Ampex Metal Products supports spring manufacturing along with wire forming, fourslide stamping, multislide stamping, progressive die metal stamping, tooling, secondary operations, and production subassemblies. This allows customers to source springs, wire forms, clips, brackets, fastened components, and related metal parts from one domestic manufacturing partner when the program requires multiple formed metal components.
How do I know whether a part should be stamped, formed, fabricated, or machined?
The best manufacturing process depends on part geometry, material thickness, tolerance requirements, annual volume, tooling budget, strength requirements, and how the part functions in the final assembly.
Stamping is usually the best fit for high-volume production, especially when annual usage is greater than 10,000 pieces and the part is made from uniform sheet metal. Stamping is commonly used for brackets, clips, terminals, shields, housings, covers, tabs, and other repeatable metal components. The upfront tooling cost is higher, but the per-part cost can become very competitive when the volume justifies dedicated production tooling.
Fabrication is usually used for larger, heavier, or more complex structures that are built by cutting, bending, welding, fastening, or assembling multiple components together. Fabrication can be a better option when the part is too large, too low-volume, or too structurally complex for traditional stamping.
Machining is typically used when the part requires very tight tolerances, complex 3D geometry, threaded features, precision pockets, or features cut from solid plate, or block material. Machining may be the right process for low-volume precision parts, but for higher-volume production, a machined part can sometimes be redesigned as a stamped components to reduce piece price cost
What is the difference between a metal stamping supplier and a sheet metal fabrication shop?
A metal stamping supplier is built for high-volume, repeatable production using dedicated dies and stamping presses. Although tooling requires upfront investment and lead time, stamping can produce consistent parts at a lower per-part cost once volume justifies the tooling.
A sheet metal fabrication shop is built for flexibility, prototypes, and low-to-medium volume work. Fabrication typically uses laser cutting, press brakes, welding, riveting, and manual or semi-automated assembly. Setup is usually faster and requires less dedicated tooling, but per-part costs are higher.
Stamping is usually best for repeat production parts such as brackets, clips, terminals, shields, covers, housings, and other uniform sheet metal components. Fabrication is usually better for prototypes, larger structures, enclosures, frames, or parts that require multiple components to be cut, bent, welded, or assembled.
Buyers should consult with their team and choose based on annual volume, part geometry, tooling budget, lead time, tolerance requirements, and long-term production needs.
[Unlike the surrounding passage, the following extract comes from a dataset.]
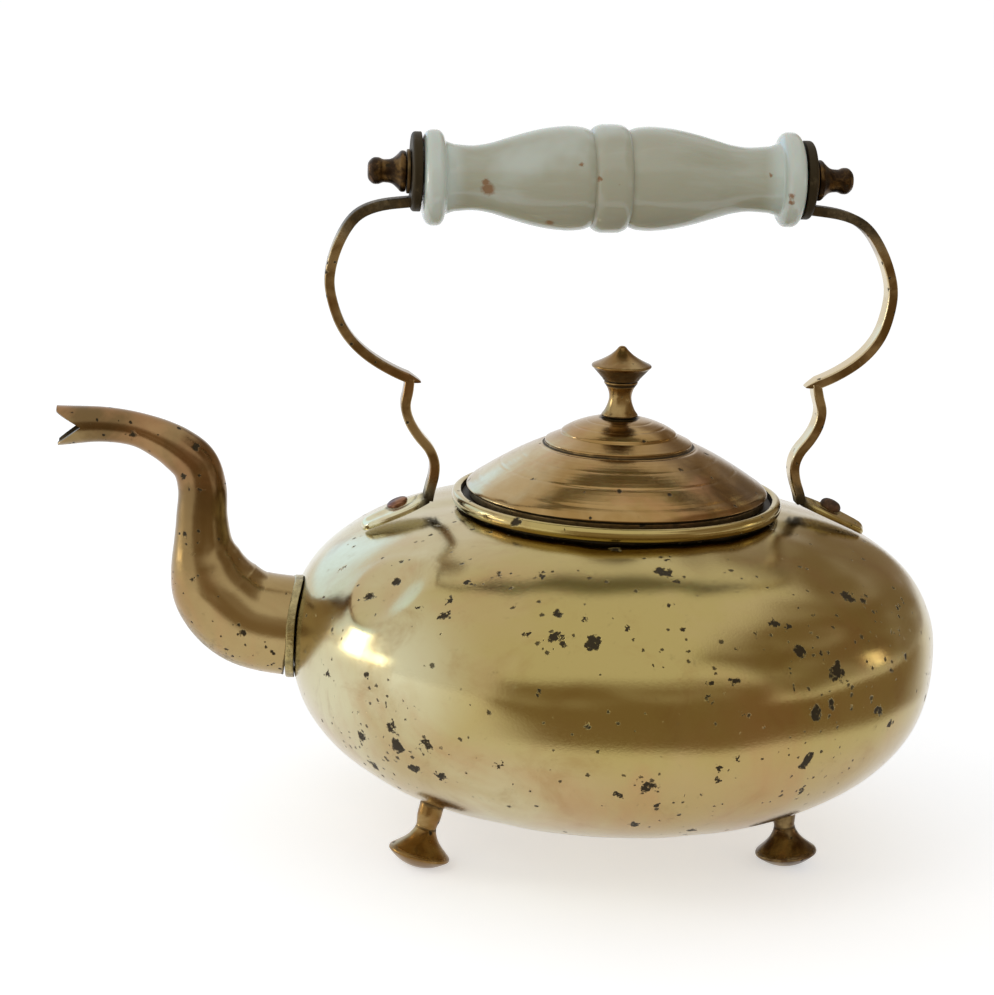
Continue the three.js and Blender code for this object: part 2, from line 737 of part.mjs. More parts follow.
function footBlank(row) {
  const { axis, foot } = footFrame(row);
  const domeShares = [[0.3, 0.09], [0.6, 0.36], [0.84, 0.7], [1, 1]];
  const dome = domeShares.map(([out, up]) => [out * footDiscRadius, up * footDomeDepth]);
  const flare = footDiscRadius - footNeckRadius;
  const rise = footFlareHeight - footDomeDepth;
  const flareShares = [[0.975, 0.11], [0.78, 0.27], [0.51, 0.44], [0.27, 0.61], [0.085, 0.82], [0, 1]];
  const waist = flareShares.map(([out, up]) => [
    footNeckRadius + out * flare, footDomeDepth + up * rise,
  ]);
  const top = footFlareHeight + 2 * footNeckRadius;
  const profile = [
    [0, 0], ...dome, ...waist, [footTopRadius, footFlareHeight + footNeckRadius],
    [footTopRadius, top + 2 * cutOverrun], [0, top + 2 * cutOverrun],
  ];
  return toSolid(placedTurning(profile, footFacets, foot, axis));
}

function floorCut() {
  const size = 2 * bodyRadius;
  const slabBelow = new THREE.BoxGeometry(size, size, cutOverrun).translate(0, 0, -cutOverrun / 2);
  return toSolid(slabBelow);
}

function foot(row) {
  return toGeometry(footBlank(row)
    .subtract(bodyEnvelope(footPadThickness + 2 * fitGap))
    .subtract(floorCut()));
}

// Where a foot's axis meets the belly, and the belly's normal there.
function footPad(row) {
  const { outward, axis, foot: base } = footFrame(row);
  let place = base.clone();
  for (let i = 0; i < 8; i += 1) {
    const reach = Math.hypot(place.x, place.y);
    place = base.clone().addScaledVector(axis, (bellyHeight(reach) - base.z) / axis.z);
  }
  const slope = Math.atan(bellySlope(Math.hypot(place.x, place.y)));
  const normal = outward.clone().multiplyScalar(Math.sin(slope)).setZ(-Math.cos(slope));
  const start = place.clone().addScaledVector(normal, -cutOverrun);
  const column = placedTurning(rod(footPadRadius, 2 * cutOverrun), footFacets, start, normal);
  return toGeometry(toSolid(column).intersect(jacket(fitGap, fitGap + footPadThickness)));
}

// Assembly
const kettle = new THREE.Group();

function add(name, geometry, finish, place = new THREE.Vector3(), axis = new THREE.Vector3(0, 0, 1)) {
  const mesh = new THREE.Mesh(closed(geometry), finish);
  mesh.name = name;
  mesh.position.copy(place);
  mesh.quaternion.setFromUnitVectors(new THREE.Vector3(0, 0, 1), axis);
  kettle.add(mesh);
}

const onAxis = (height) => new THREE.Vector3(0, 0, height);

add('body_shell', bodyShell(), bodyBrass());
add('base_plate', basePlate(), bodyBrass());
add('collar_ring', collarRing(), bodyBrass());
add('spout_tube', spoutTube(), bodyBrass());
add('spout_flange', spoutFlange(), bodyBrass());

add('lid_dome', lidDome(), lidBrass());
add('lid_bezel', lidBezel(), lidBrass());
add('knob_stem', knobStem(), castBrass(), onAxis(knobFoot));
add('knob_cap', knobCap(), castBrass(), onAxis(knobCapFoot));
add('knob_stud', turned(rod(studRadius, knobCapFoot + studReach - studFoot), rivetFacets),
  castBrass(), onAxis(studFoot));
add('knob_nut', hexNut(), castBrass(), onAxis(studFoot + studTail));

for (const [side, end] of [[-1, 'spout_side'], [1, 'tail_side']]) {
  const seat = rivetSeat(side);
  const out = new THREE.Vector3(side, 0, 0);
  const along = (distance) => new THREE.Vector3(side * distance - handleRack, 0, gripHeight);
  add(`handle_strap_${end}`, handleStrap(side), strapBrass());
  add(`pad_rivet_${end}`, padRivet(), rivetCopper(), seat.point, seat.axis);
  add(`rivet_burr_${end}`, turned(ring(rivetRadius + fitGap, burrRadius, 0, burrThickness), rivetFacets),
    rivetCopper(), seat.point.clone().addScaledVector(seat.axis, -burrDepth), seat.axis);
  add(`nut_washer_${end}`, turned(ring(rodRadius + fitGap, washerRadius, 0, washerThickness), nutFacets),
    castBrass(), along(washerFace), out);
  add(`finial_nut_${end}`, finialNut(), darkBrass(), along(nutFace), out);
}

const rodHalf = nutFace + nutBoreDepth - fitGap;
const gripMiddle = new THREE.Vector3(-handleRack, 0, gripHeight - gripHang);
const gripAxis = new THREE.Vector3(Math.cos(gripTilt * degrees), 0, Math.sin(gripTilt * degrees));
add('glass_grip', turned(gripProfile(), gripFacets), opalGlass(), gripMiddle, gripAxis);
add('handle_rod', turned(rod(rodRadius, 2 * rodHalf), knobFacets), darkBrass(),
  new THREE.Vector3(-handleRack - rodHalf, 0, gripHeight), new THREE.Vector3(1, 0, 0));

for (const row of footRows) {
  add(row.name, foot(row), castBrass());
  add(`${row.name}_pad`, footPad(row), castBrass());
}

// The origin is the middle of the assembly's box in plan, on the floor.
kettle.updateMatrixWorld(true);
const box = new THREE.Box3().setFromObject(kettle, true);
const middle = box.getCenter(new THREE.Vector3());
kettle.position.set(-middle.x, -middle.y, -box.min.z);
kettle.updateMatrixWorld(true);

export default kettle;
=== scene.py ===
"""Tripod kettle: its smooth brass, copper and glass pieces, their finishes and a plain studio.

Every piece is worked out from the sizes in the panel, in metres: +Z up, spout towards -X, seen from -Y.
"""
import math

import bpy
import numpy as np
from bpy.props import FloatProperty, FloatVectorProperty, PointerProperty
from mathutils import Matrix, Vector


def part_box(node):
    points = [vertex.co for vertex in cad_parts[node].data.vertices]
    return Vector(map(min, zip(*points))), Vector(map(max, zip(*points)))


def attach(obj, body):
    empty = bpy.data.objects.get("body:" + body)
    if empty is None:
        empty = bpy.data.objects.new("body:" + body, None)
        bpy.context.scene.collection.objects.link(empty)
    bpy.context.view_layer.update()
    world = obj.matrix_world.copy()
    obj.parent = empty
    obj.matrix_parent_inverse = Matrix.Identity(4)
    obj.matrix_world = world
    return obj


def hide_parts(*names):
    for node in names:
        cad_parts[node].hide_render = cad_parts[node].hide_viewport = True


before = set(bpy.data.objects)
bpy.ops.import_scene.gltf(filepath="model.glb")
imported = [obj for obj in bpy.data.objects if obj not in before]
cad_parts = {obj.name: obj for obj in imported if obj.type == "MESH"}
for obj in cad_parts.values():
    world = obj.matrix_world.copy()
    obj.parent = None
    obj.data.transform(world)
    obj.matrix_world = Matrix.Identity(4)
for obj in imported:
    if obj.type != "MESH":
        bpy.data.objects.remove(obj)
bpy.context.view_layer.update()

bl_info = {
    "name": "Tripod kettle",
    "version": (1, 0, 0),
    "blender": (4, 5, 0),
    "location": "3D View > Sidebar > Kettle",
    "description": "Builds a squat brass kettle on three feet with a pale glass grip",
    "category": "Add Mesh",
}

MM = 0.001
COLLAR_LOW, COLLAR_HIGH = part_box("collar_ring")
AXIS = np.array([(COLLAR_LOW.x + COLLAR_HIGH.x) / 2, 0.0, 0.0])
FIT_GAP = 0.3 * MM
UP = np.array([0.0, 0.0, 1.0])
SEAM_GAP = 0.06 * MM
STUD_HOLE = 1.8 * MM
SMALL = 0.01 * MM        # the step over which a slope is measured
BODY_COLUMNS = 448
TURNED_COLUMNS = 256
SMALL_COLUMNS = 96
PICTURE_WIDTH = 994


# Settings

def length(name, millimetres, description):
    """A size kept in metres, with its default given in millimetres."""
    return FloatProperty(name=name, description=description, default=millimetres * MM,
                         unit="LENGTH", precision=5)


def share(name, value, description):
    """A plain number, such as a share or a power."""
    return FloatProperty(name=name, description=description, default=value, precision=3)


def turn(name, degrees, description):
    """An angle, with its default given in degrees."""
    return FloatProperty(name=name, description=description, default=math.radians(degrees),
                         unit="ROTATION")


def tint(name, red, green, blue, description):
    """A linear colour."""
    return FloatVectorProperty(name=name, description=description, default=(red, green, blue),
                               size=3, subtype="COLOR", min=0, max=1)


class KettleBodySizes(bpy.types.PropertyGroup):
    """Sizes of the raised body, its base plate and the collar round its mouth."""
    radius: length("Radius", 94.6, "Widest radius of the body")
    equator_height: length("Widest height", 60.5, "Height of the widest ring over the floor")
    crown_height: length("Crown height", 102, "Height that the shoulder curve rises to")
    underside_height: length("Underside height", 13.7, "Height of the flat under the belly")
    flat_radius: length("Flat radius", 16.4, "Radius of the flat under the belly")
    shoulder_power: share("Shoulder fullness", 2.5, "Power of the shoulder's superellipse")
    belly_power: share("Belly fullness", 2.4, "Power of the belly's superellipse")
    wall: length("Sheet", 1.2, "Thickness of the brass sheet")
    seam_radius: length("Seam radius", 68, "Radius of the seam round the base plate")
    dent_radius: length("Dent radius", 13.3, "Radius of the dent on the left shoulder")
    dent_depth: length("Dent depth", 2.2, "Depth of the dent")
    dent_bearing: turn("Dent bearing", -146.5, "Direction of the dent from the body's axis")
    dent_height: length("Dent height", 86, "Height of the dent's middle")
    wave: length("Wave", 0.11, "Height of the shallow waves left by the hammer")
    collar_radius: length("Collar radius", 48.1, "Outer radius of the bead round the mouth")
    collar_height: length("Collar height", 103.5, "Top of the bead")
    neck_radius: length("Neck radius", 45.2, "Outer radius of the neck inside the bead")
    neck_depth: length("Neck depth", 11, "How far the neck goes down into the body")
    ledge_radius: length("Ledge radius", 41.5, "Inner radius of the ledge under the lid")
    ledge_drop: length("Ledge drop", 1.8, "How far the ledge lies below the bead's top")
    ledge_thickness: length("Ledge thickness", 1, "Thickness of the ledge")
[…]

For higher-volume programs, Ampex is happy to suggest cost savings ideas when the volume is suited for stamping.
What is the difference between a stamping supplier and a tool and die shop?
A tool and die shop builds tooling. A stamping supplier runs production parts using tooling. Some companies, including Ampex, support both in-house tooling and production stamping, which can simplify communication and reduce transition risk between tool build and production.